As the central regulator of lipid homeostasis, liver is an important organ of lipid metabolism. The hallmark of NAFLD is hepatic steatosis (Ipsen et al. 2018). Increased liver TC synthesis and TC accumulation are associated with NAFLD. For instance, by knocking out ChREBP in mice with fructose-induced steatosis, TC synthesis can be promoted to induce histological liver damage (Zhang et al. 2017). Similarly, reducing fatty acid uptake in hepatocytes and liver TG content can reverse fatty changes (Ipsen et al. 2018). In this work, abnormal lipid accumulation was found in steatotic HepG2 cells, and BPA further induced the unbalanced lipid homeostasis which is in line with the previous studies (Chakraborty et al. 2023). Pyroptosis has been demonstrated to drive the pathogenesis of NAFLD in mouse models of NAFLD (Zhu et al. 2021). BPA has been reported to promote pyroptosis in various studies (Zhang et al. 2022, Shi et al. 2023). As we speculated, BPA also promoted pyroptosis in steatotic HepG2 cells.

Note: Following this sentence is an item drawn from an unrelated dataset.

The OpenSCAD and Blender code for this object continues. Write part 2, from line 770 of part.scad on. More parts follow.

O-GlcNAcylation regulates hepatic glucose and lipid metabolism by modifying key transcription factors that regulate glucose metabolism, such as peroxisome proliferator-activated receptor (PPARγ), PPARγ coactivator (PGC1α), glucose response element-binding protein (ChREBP), and liver X receptor (LXRα/β), etc. (Ji et al. 2012, Benhamed et al. 2014, Fan et al. 2017, Brainard and Facundo 2021). Furthermore, inhibition of O-GlcNAcylation has been reported to suppress lipid accumulation (Lee et al. 2019). Along with lipid accumulation, O-GlcNAcylation was significantly increased in NAFLD. Free fatty acids and glucose have been reported to increase O-GlcNAcylation in hepatocytes and cancer cell lines (Kumar et al. 2021, Tan et al. 2021). Here, we demonstrated that O-GlcNAcylation is increased in steatotic HepG2 cells after BPA treatment and that OGT is also upregulated. In addition, BPA induced NLRP3 inflammasome activation.

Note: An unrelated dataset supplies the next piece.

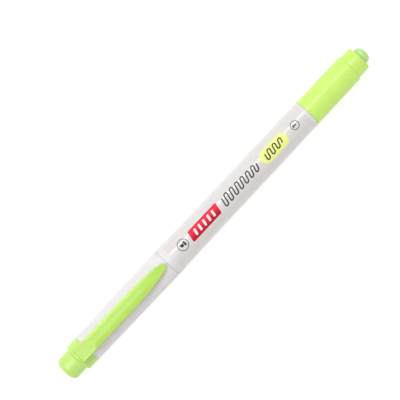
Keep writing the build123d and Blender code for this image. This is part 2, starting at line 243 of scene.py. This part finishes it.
NODE_MATERIALS = {
    "barrel": frosted_barrel,
    "barrel_film": pearl(),
    "chisel_section": white,
    "fine_section": white,
    "chisel_nib": nib_felt,
    "fine_nib": nib_felt,
    "ink_reservoir": fibre,
    "reservoir_sleeve": clear_film,
    "chisel_cap_tube": frosted_cap,
    "chisel_cap_plug": plug_green,
    "chisel_cap_inner_cup": white,
    "clip": clip_green,
    "fine_cap_shell": fine_cap_green,
    "fine_cap_inner_cup": white,
    "fine_cap_plug": button_green,
}
for node, material in NODE_MATERIALS.items():
    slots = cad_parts[node].data.materials
    slots.clear()
    slots.append(material)

# Printing on the barrel. Outlines are drawn flat, in millimetres: x along the pen from the
# chisel cap's end, y round the barrel from its top line towards +Y. They are then wrapped.

PRINT_LIFT = 0.012 * MM
PRINT_DEPTH = 0.02 * MM
STRIP = 0.25  # widest flat strip of a wrapped print
CORNER_STEPS = 6


def arc(centre, radius, start, end, count=24):
    angles = [radians(start + (end - start) * i / count) for i in range(count + 1)]
    return [(centre[0] + radius * cos(a), centre[1] + radius * sin(a)) for a in angles]


def ring(centre, radius, width):
    """Closed band: an outer circle and the inner one that makes its hole."""
    return [arc(centre, radius, 0, 352.5, 47), arc(centre, radius - width, 0, 352.5, 47)]


def rounded(corners, radius):
    """Outline of a convex polygon with rounded corners, given anticlockwise."""
    points = []
    count = len(corners)
    for i, corner in enumerate(corners):
        here = Vector(corner)
        back = (Vector(corners[i - 1]) - here).normalized()
        on = (Vector(corners[(i + 1) % count]) - here).normalized()
        half = back.angle(on) / 2
        centre = here + (back + on).normalized() * radius / sin(half)
        turn = 90 - degrees(half)
        middle = (here - centre).to_3d().normalized()
        for k in range(CORNER_STEPS + 1):
            swing = radians(turn * (2 * k / CORNER_STEPS - 1))
            spoke = (Matrix.Rotation(swing, 3, "Z") @ middle).to_2d()
            points.append(tuple(centre + spoke * radius))
    return points


def stroke(points, width):
    """Outline of a line of even width with round ends, through points that turn gently."""
    path = [Vector(p) for p in points]
    left, right = [], []
    for i, here in enumerate(path):
        along = (path[min(i + 1, len(path) - 1)] - path[max(i - 1, 0)]).normalized()
        across = Vector((-along.y, along.x)) * width / 2
        left.append(tuple(here + across))
        right.append(tuple(here - across))
        heading = degrees(atan2(along.y, along.x))
        if i == 0:
            first = arc(here, width / 2, heading + 270, heading + 90, 8)[1:-1]
    last = arc(here, width / 2, heading + 90, heading - 90, 8)[1:-1]
    return left + last + right[::-1] + first


def wrap(name, outlines, material, lift=PRINT_LIFT):
    """Thin print of a flat outline, with any holes after it, bent round the barrel."""
    curve = bpy.data.curves.new(name, "CURVE")
    curve.dimensions = "2D"
    curve.fill_mode = "BOTH"
    for outline in outlines:
        spline = curve.splines.new("POLY")
        spline.points.add(len(outline) - 1)
        for point, (x, y) in zip(spline.points, outline):
            point.co = (x, y, 0, 1)
        spline.use_cyclic_u = True
    source = bpy.data.objects.new(name, curve)
    mesh = bpy.data.meshes.new_from_object(source)
    bpy.data.objects.remove(source)
    shape = bmesh.new()
    shape.from_mesh(mesh)
    low = min(v.co.y for v in shape.verts)
    high = max(v.co.y for v in shape.verts)
    level = low + STRIP
    while level < high:
        everything = shape.verts[:] + shape.edges[:] + shape.faces[:]
        bmesh.ops.bisect_plane(shape, geom=everything, plane_co=(0, level, 0), plane_no=(0, 1, 0))
        level += STRIP
    bmesh.ops.remove_doubles(shape, verts=shape.verts, dist=1e-4)
    extruded = bmesh.ops.extrude_face_region(shape, geom=shape.faces[:])
    raised = {v for v in extruded["geom"] if isinstance(v, bmesh.types.BMVert)}
    for vertex in shape.verts:
        x = station(vertex.co.x)
        radius = film_radius(x) + (lift if vertex in raised else lift - PRINT_DEPTH)
        angle = vertex.co.y * MM / film_radius(x)
        vertex.co = (x, radius * sin(angle), AXIS + radius * cos(angle))
    bmesh.ops.recalc_face_normals(shape, faces=shape.faces)
    shape.to_mesh(mesh)
    shape.free()
    mesh.materials.clear()
    mesh.materials.append(material)
    piece = bpy.data.objects.new(name, mesh)
    bpy.context.scene.collection.objects.link(piece)
    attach(piece, "pen")


red_ink = ink("red_ink", (0.64, 0.004, 0.03), 0.36, Metallic=0.4)
dark_ink = ink("dark_ink", (0.035, 0.03, 0.03))
yellow_ink = ink("yellow_ink", (0.88, 0.95, 0.28))
white_ink = ink("white_ink", (0.86, 0.84, 0.84))


def meander(start, end, legs, height, fade, lean, count=8):
    """Line that runs up and down between two places along the barrel in even, leaning legs.

    Its height shrinks by the share fade from one end to the other.
    """
    spacing = (end - start) / (legs - 1)
    bend = spacing / 2
    points = []
    for leg in range(legs):
        up = 1 if leg % 2 else -1
        x = start + leg * spacing
        reach = height / 2 - bend
        points += [(x, -up * reach), (x, 0), (x, up * reach)]
        if leg < legs - 1:
            turns = [pi * (1 - k / count) for k in range(1, count)]
            points += [(x + bend + bend * cos(a), up * (reach + bend * sin(a))) for a in turns]
    shrink = [1 - fade * (x - start) / (end - start) for x, y in points]
    return [(x + lean * y, y * share) for (x, y), share in zip(points, shrink)]


def bar(centre, start, end, half):
    """Upright bar between two places along the barrel, measured from a mark's centre."""
    x, y = centre
    return [(x + start, y - half), (x + end, y - half), (x + end, y + half), (x + start, y + half)]


def leaning(start, end, half, lean):
    """Bar whose upper edge is shifted towards the fine nib."""
    return [(start, -half), (end - lean, -half), (end, half), (start + lean, half)]


# Circle with a small chisel nib in it
CHISEL_MARK = (57.8, 0.12)
wrap("print_chisel_ring", ring(CHISEL_MARK, radius=2.05, width=0.23), dark_ink)
x, y = CHISEL_MARK
nib = [(-1.0, -0.25), (-0.5, -0.6), (0.2, -0.6), (0.2, 0.6), (-1.2, 0.6)]
wrap("print_chisel_mark", [[(x + dx, y + dy) for dx, dy in nib]], dark_ink)
wrap("print_chisel_stem", [bar(CHISEL_MARK, start=0.4, end=1.15, half=0.85)], dark_ink)

# Leaning red block with five plain slashes
LEAN = 0.9
SLASHES, SLASH_START, SLASH_PITCH, SLASH_WIDTH = 5, 63.2, 2.1, 0.85
block = leaning(start=60.9, end=75.2, half=2.0, lean=LEAN)
wrap("print_block", [rounded(block, radius=0.35)], red_ink)
for i in range(SLASHES):
    left = SLASH_START + SLASH_PITCH * i
    slash = leaning(left, left + SLASH_WIDTH + LEAN / 2, half=1.1, lean=LEAN / 2)
    wrap(f"print_slash_{i}", [rounded(slash, radius=0.15)], white_ink, 2 * PRINT_LIFT)

# Scribble
PEN_LINE = 0.47
scribble = meander(start=77.3, end=93.6, legs=14, height=3.6, fade=0.3, lean=0.25)
wrap("print_scribble", [stroke(scribble, PEN_LINE)], dark_ink)

# Highlighted stroke with a short wave on it
highlight = arc((98.1, 0), 2.5, 90, 270) + arc((105.1, 0), 2.5, -90, 90)
wrap("print_highlight", [highlight], yellow_ink)
wave = meander(start=97.8, end=105.2, legs=7, height=2.8, fade=0.2, lean=0.25)
wrap("print_wave", [stroke(wave, PEN_LINE)], dark_ink, 2 * PRINT_LIFT)

# Circle with a small fine nib in it
FINE_MARK = (111.85, 0.2)
wrap("print_fine_ring", ring(FINE_MARK, radius=1.6, width=0.22), dark_ink)
x, y = FINE_MARK
tip = arc((x + 0.35, y), 0.22, -70, 70, 8)
wrap("print_fine_mark", [[(x - 0.5, y + 0.3), (x - 0.5, y - 0.3), *tip]], dark_ink)
wrap("print_fine_stem", [bar(FINE_MARK, start=-0.95, end=-0.6, half=0.5)], dark_ink)

# Floor, lights and camera


def softbox(name, tilt, turn, distance, size, power, colour=(1, 1, 1)):
    """Area light aimed at the pen. tilt is its angle from straight up; turn 0 puts it over +Y."""
    light = bpy.data.lights.new(name, "AREA")
    light.shape = "RECTANGLE"
    light.size, light.size_y = size
    light.energy = power
    light.color = colour
    lamp = bpy.data.objects.new(name, light)
    bpy.context.scene.collection.objects.link(lamp)
    lean, swing = radians(tilt), radians(turn)
    away = Vector((-sin(lean) * sin(swing), sin(lean) * cos(swing), cos(lean)))
    lamp.location = Vector((0, 0, AXIS)) + away * distance
    lamp.rotation_euler = away.to_track_quat("Z", "Y").to_euler()


bpy.ops.mesh.primitive_plane_add(size=6, location=(0, 0, 0))
floor = bpy.context.object
floor.name = "floor"
floor_nodes = Nodes("floor", Roughness=0.9)
FLOOR_DARK, FLOOR_LIGHT = (0.27, 0.27, 0.27), (0.29, 0.29, 0.29)
floor_tone = floor_nodes.ramp(floor_nodes.noise(0.01), (0.4, FLOOR_DARK), (0.6, FLOOR_LIGHT))
floor_nodes.link(floor_tone, floor_nodes.shader.inputs["Base Color"])
floor_nodes.shader.inputs["Emission Color"].default_value = (1, 1, 1, 1)
floor_nodes.shader.inputs["Emission Strength"].default_value = 0.8
floor.data.materials.append(floor_nodes.material)

world = bpy.data.worlds.new("studio")
world.use_nodes = True
background = world.node_tree.nodes["Background"]
background.inputs["Color"].default_value = (1, 0.97, 0.95, 1)
background.inputs["Strength"].default_value = 0.5
bpy.context.scene.world = world

COOL = (0.96, 0.98, 1.0)
softbox("key", tilt=23, turn=0, distance=0.9, size=(0.9, 0.12), power=3.5, colour=COOL)
softbox("side", tilt=62, turn=0, distance=1.1, size=(1.0, 0.6), power=0.9, colour=COOL)
softbox("end", tilt=19, turn=90, distance=1.0, size=(0.25, 0.6), power=1.9)

ROLL = 46.9  # the pen runs up to the right at this angle
LEAN_OVER = 2.4  # the camera stands this far round the pen's axis from straight above, towards -Y
VIEW_WIDTH = 133.3 * MM
LENS = 150
SENSOR = 36
PEN_RIGHT, PEN_DOWN = 5.03 * MM, 3.94 * MM  # where the pen's middle lies in the view

camera_data = bpy.data.cameras.new("camera")
camera_data.lens = LENS
camera_data.sensor_width = SENSOR
camera_data.clip_start = 0.01
camera = bpy.data.objects.new("camera", camera_data)
bpy.context.scene.collection.objects.link(camera)
place = Matrix.Rotation(radians(LEAN_OVER), 4, "X") @ Matrix.Rotation(radians(-ROLL), 4, "Z")
middle = Vector((-PEN_RIGHT, PEN_DOWN, VIEW_WIDTH * LENS / SENSOR))
camera.matrix_world = Matrix.Translation((0, 0, AXIS)) @ place @ Matrix.Translation(middle)
bpy.context.scene.camera = camera

bpy.context.scene.view_settings.view_transform = "Standard"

NRLP3 can be involved in the deposition of lipid and adipose tissue in the liver of mice (Han et al. 2021). High fat diet can increase the expression of NLRP3 inflammasome-related genes in liver tissue of mice (Han et al. 2021). In vitro experiments suggested that NLRP3 expression in saturated fatty acid-treated hepatocytes was increased, which promoted local liver inflammation and the progression of NAFLD (Sheik Abdul et al. 2019). High fat diet-induced NAFLD can be ameliorated by inhibiting NLRP3 inflammasome activation. NLRP3 inhibitors have also been shown to reduce oxidative stress, apoptosis and inflammation in rat liver (Sheik Abdul et al. 2019). In this study, we investigated how O-GlcNAcylation and OGT regulate NLRP3 expression. OGT specifically binds to NLRP3. BPA can significantly increase the expression of OGT and thus improve the protein stability of NLRP3.

Conclusion

In summary, BPA induced abnormal lipid accumulation and pyroptosis of HepG2 cells; meanwhile, O-GlcNAcylation and OGT were elevated by BPA exposure. Knockdown of OGT reversed the damage induced by BPA. BPA-mediated O-GlcNAcylation stabilised NLRP3, thus accelerating NAFLD progression.

Disclosure statement

The authors report there are no competing interests to declare.

Data availability statement

Not applicable.

Additional information

Funding

This study was supported by 2022 Medical and Health Science and Technology Project of Inner Mongolia Autonomous Region Health Commission No. 202201430 and 2022 Baotou Medical College Natural Science Seedling Program No. BYJJ-ZRQM202223.